**SUPPLIED MATERIAL:**

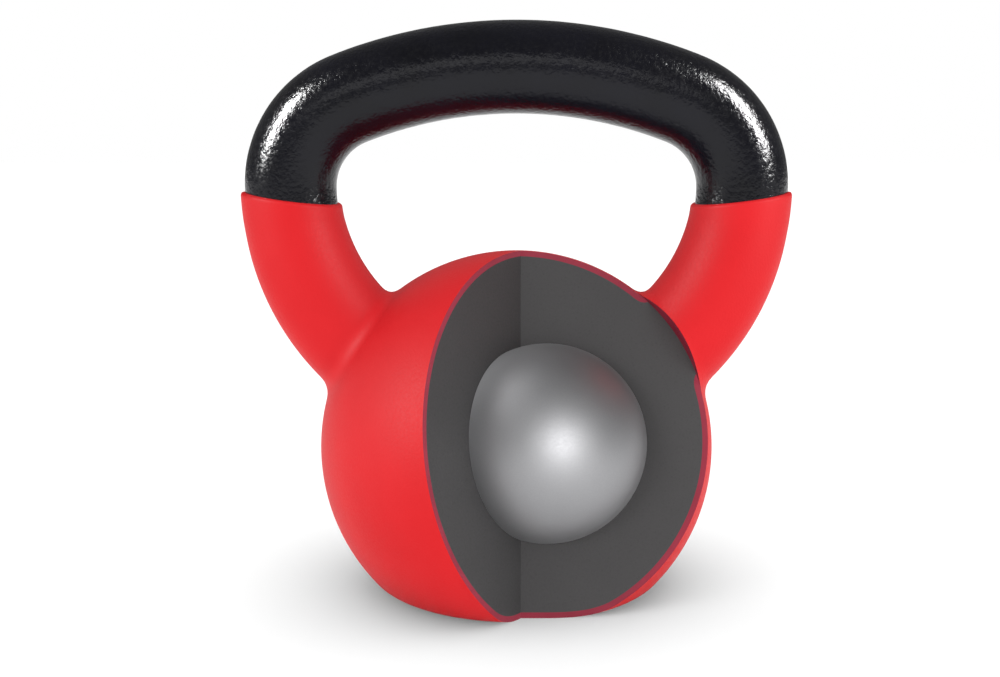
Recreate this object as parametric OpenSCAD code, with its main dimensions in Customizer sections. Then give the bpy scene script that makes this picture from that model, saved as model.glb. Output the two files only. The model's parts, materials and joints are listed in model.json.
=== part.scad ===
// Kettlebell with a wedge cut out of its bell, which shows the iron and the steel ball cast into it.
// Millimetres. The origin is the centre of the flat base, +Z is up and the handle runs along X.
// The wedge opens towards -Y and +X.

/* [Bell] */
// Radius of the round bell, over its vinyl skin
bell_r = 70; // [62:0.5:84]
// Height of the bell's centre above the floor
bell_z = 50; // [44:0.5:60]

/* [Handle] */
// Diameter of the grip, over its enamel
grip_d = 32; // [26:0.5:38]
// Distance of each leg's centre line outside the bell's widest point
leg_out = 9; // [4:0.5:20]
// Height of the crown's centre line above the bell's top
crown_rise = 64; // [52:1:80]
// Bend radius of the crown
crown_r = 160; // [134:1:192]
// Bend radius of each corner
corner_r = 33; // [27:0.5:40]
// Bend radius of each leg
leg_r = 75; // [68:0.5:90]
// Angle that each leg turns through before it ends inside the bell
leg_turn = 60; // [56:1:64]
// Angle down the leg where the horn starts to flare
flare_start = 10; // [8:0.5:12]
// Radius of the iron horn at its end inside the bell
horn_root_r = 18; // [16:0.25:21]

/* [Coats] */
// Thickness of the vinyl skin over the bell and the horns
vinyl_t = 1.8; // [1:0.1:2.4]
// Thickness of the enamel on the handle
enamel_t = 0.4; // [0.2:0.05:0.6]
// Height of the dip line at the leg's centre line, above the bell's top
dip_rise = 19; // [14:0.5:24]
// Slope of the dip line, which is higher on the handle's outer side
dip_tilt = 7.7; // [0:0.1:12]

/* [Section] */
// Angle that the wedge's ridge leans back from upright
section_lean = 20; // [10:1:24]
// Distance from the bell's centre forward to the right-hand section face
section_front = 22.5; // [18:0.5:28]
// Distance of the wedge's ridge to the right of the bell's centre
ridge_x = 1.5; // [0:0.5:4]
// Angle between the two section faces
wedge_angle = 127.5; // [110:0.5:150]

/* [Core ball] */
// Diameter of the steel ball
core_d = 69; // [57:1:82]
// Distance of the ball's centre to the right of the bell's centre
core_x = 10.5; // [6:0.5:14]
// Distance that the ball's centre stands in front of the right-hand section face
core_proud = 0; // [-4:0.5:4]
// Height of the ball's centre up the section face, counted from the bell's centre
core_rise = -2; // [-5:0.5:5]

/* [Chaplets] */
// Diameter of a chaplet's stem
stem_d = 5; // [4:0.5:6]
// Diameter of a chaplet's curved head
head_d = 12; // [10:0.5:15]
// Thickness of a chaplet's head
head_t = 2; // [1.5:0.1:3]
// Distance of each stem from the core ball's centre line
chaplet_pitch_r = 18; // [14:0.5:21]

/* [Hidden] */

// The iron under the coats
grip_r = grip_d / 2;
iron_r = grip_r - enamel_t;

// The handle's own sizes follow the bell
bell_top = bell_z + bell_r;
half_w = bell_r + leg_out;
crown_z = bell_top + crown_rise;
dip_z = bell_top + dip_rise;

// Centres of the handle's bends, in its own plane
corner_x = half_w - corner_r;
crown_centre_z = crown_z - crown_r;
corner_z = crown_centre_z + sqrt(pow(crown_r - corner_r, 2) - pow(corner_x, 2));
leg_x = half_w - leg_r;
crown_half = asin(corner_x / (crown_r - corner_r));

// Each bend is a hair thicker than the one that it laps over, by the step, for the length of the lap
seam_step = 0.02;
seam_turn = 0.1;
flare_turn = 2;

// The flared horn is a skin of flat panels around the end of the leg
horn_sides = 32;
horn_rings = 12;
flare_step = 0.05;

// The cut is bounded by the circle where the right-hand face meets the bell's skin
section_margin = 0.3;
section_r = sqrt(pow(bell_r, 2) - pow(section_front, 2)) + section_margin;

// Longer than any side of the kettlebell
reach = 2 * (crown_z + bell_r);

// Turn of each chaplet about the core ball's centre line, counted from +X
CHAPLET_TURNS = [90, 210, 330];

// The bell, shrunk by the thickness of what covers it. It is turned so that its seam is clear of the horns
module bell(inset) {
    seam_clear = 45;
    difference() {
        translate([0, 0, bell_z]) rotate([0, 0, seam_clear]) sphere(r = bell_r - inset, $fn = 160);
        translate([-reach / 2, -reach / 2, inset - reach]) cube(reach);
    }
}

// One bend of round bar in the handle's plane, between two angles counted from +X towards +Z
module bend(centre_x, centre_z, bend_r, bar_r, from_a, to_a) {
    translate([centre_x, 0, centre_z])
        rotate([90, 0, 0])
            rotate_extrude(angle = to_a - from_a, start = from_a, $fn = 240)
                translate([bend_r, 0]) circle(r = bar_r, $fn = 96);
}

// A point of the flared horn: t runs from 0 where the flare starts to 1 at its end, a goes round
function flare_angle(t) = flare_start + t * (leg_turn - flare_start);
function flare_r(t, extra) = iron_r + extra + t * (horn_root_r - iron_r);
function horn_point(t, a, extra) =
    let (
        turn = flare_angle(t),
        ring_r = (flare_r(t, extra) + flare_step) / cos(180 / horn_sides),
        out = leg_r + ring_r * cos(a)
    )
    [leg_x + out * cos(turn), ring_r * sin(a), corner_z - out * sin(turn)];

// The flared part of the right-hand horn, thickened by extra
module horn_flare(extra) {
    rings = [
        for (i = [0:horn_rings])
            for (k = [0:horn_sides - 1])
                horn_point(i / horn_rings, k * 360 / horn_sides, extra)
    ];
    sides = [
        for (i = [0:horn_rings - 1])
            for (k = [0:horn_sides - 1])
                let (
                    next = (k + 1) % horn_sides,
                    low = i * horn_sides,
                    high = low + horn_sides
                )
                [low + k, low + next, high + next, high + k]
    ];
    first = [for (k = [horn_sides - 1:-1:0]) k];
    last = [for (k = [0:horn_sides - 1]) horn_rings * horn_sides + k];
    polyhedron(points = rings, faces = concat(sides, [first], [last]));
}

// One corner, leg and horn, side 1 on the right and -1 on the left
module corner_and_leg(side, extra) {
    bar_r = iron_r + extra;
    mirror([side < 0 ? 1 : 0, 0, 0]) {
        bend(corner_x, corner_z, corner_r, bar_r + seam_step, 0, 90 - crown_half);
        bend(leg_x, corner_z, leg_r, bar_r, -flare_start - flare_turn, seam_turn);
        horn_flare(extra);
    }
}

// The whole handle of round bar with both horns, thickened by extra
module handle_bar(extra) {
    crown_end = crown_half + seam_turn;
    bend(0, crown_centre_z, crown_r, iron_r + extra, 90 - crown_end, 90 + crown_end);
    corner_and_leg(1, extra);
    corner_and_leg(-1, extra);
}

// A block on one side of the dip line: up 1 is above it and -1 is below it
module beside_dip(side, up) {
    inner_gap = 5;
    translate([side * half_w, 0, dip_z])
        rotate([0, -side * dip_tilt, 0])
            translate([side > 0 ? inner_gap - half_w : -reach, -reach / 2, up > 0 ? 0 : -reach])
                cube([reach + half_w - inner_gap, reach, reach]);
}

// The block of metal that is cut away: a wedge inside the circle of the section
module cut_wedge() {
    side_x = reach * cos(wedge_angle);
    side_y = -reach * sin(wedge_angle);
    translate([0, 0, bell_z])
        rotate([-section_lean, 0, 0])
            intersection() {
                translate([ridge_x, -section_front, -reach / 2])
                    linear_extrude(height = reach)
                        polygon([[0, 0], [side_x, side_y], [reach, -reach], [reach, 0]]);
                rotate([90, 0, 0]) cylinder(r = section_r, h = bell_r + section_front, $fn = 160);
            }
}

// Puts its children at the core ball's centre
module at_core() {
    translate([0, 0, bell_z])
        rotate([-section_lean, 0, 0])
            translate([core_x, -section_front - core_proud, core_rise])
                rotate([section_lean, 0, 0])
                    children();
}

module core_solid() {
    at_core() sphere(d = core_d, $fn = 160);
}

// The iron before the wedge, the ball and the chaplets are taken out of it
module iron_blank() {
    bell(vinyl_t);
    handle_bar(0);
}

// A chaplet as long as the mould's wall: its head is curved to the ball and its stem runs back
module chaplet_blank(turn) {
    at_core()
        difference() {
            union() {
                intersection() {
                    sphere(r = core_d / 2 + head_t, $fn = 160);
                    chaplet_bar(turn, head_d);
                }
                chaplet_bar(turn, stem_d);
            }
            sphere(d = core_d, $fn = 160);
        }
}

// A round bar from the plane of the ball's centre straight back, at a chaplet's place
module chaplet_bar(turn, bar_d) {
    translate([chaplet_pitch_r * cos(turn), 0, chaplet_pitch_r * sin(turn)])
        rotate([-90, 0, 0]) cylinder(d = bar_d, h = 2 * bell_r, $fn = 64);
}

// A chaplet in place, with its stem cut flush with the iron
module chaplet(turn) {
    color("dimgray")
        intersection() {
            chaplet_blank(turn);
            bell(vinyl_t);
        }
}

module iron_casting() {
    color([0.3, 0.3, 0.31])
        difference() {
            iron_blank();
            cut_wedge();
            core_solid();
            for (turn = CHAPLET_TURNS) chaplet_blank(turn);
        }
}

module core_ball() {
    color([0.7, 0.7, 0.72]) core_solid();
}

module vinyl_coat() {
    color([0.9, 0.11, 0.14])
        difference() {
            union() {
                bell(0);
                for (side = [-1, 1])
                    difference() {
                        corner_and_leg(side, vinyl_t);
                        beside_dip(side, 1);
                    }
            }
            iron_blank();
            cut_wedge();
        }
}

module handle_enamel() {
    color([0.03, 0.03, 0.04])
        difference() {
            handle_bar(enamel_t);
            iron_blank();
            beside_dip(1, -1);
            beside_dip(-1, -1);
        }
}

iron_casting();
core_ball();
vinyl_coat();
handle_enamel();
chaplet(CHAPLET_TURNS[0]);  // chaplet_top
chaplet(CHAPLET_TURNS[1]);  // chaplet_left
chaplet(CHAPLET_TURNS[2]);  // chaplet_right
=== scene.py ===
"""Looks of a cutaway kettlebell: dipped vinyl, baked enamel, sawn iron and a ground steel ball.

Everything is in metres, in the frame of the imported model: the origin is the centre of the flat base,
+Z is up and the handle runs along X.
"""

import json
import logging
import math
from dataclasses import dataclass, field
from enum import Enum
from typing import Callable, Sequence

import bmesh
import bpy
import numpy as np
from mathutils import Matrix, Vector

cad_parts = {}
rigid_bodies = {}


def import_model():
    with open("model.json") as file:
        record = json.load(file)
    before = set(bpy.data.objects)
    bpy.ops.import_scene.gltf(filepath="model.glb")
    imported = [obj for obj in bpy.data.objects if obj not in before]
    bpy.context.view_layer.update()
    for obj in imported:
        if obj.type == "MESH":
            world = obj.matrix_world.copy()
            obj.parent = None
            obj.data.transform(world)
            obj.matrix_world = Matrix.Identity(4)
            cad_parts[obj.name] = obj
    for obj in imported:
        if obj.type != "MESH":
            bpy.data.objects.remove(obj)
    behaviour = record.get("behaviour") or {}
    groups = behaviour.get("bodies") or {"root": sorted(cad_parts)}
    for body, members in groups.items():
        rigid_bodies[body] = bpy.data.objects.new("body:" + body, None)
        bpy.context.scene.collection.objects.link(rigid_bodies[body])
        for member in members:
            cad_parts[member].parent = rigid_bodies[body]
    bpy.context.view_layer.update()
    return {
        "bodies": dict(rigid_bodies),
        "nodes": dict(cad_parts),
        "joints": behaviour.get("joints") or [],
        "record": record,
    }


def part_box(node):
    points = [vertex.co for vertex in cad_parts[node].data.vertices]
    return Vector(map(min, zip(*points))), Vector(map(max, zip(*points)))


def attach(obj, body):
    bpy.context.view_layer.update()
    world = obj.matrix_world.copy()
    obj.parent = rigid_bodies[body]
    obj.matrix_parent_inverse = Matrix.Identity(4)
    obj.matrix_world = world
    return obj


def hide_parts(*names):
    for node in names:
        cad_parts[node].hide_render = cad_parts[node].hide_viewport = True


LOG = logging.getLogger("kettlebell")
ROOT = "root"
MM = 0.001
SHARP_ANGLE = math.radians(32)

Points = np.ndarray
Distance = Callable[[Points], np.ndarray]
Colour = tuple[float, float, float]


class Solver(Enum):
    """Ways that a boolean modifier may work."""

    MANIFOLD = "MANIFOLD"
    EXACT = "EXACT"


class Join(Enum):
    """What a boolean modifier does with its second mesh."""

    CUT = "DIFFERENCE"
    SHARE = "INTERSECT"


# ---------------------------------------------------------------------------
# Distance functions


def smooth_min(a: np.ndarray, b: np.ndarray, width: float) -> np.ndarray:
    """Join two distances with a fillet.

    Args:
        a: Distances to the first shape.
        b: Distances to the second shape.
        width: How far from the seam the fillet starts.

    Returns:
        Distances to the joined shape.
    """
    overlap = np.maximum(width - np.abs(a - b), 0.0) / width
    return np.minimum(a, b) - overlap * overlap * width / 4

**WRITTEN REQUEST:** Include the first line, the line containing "dip_tilt = 7.7; // [0:0.1:12]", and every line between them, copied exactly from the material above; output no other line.

**WRITTEN SOLUTION:**
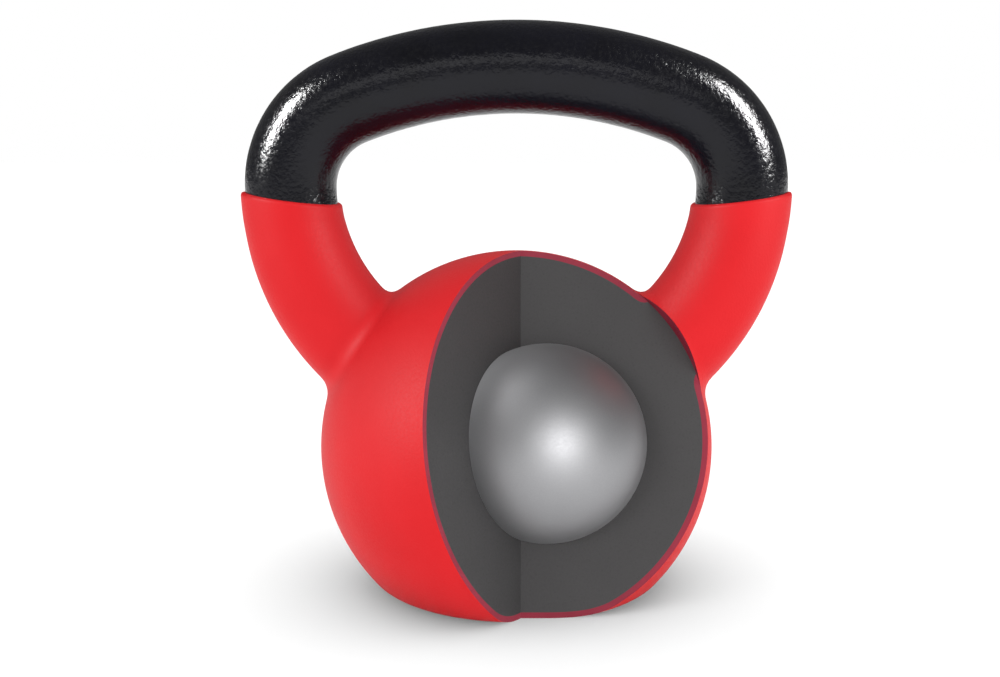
Recreate this object as parametric OpenSCAD code, with its main dimensions in Customizer sections. Then give the bpy scene script that makes this picture from that model, saved as model.glb. Output the two files only. The model's parts, materials and joints are listed in model.json.
=== part.scad ===
// Kettlebell with a wedge cut out of its bell, which shows the iron and the steel ball cast into it.
// Millimetres. The origin is the centre of the flat base, +Z is up and the handle runs along X.
// The wedge opens towards -Y and +X.

/* [Bell] */
// Radius of the round bell, over its vinyl skin
bell_r = 70; // [62:0.5:84]
// Height of the bell's centre above the floor
bell_z = 50; // [44:0.5:60]

/* [Handle] */
// Diameter of the grip, over its enamel
grip_d = 32; // [26:0.5:38]
// Distance of each leg's centre line outside the bell's widest point
leg_out = 9; // [4:0.5:20]
// Height of the crown's centre line above the bell's top
crown_rise = 64; // [52:1:80]
// Bend radius of the crown
crown_r = 160; // [134:1:192]
// Bend radius of each corner
corner_r = 33; // [27:0.5:40]
// Bend radius of each leg
leg_r = 75; // [68:0.5:90]
// Angle that each leg turns through before it ends inside the bell
leg_turn = 60; // [56:1:64]
// Angle down the leg where the horn starts to flare
flare_start = 10; // [8:0.5:12]
// Radius of the iron horn at its end inside the bell
horn_root_r = 18; // [16:0.25:21]

/* [Coats] */
// Thickness of the vinyl skin over the bell and the horns
vinyl_t = 1.8; // [1:0.1:2.4]
// Thickness of the enamel on the handle
enamel_t = 0.4; // [0.2:0.05:0.6]
// Height of the dip line at the leg's centre line, above the bell's top
dip_rise = 19; // [14:0.5:24]
// Slope of the dip line, which is higher on the handle's outer side
dip_tilt = 7.7; // [0:0.1:12]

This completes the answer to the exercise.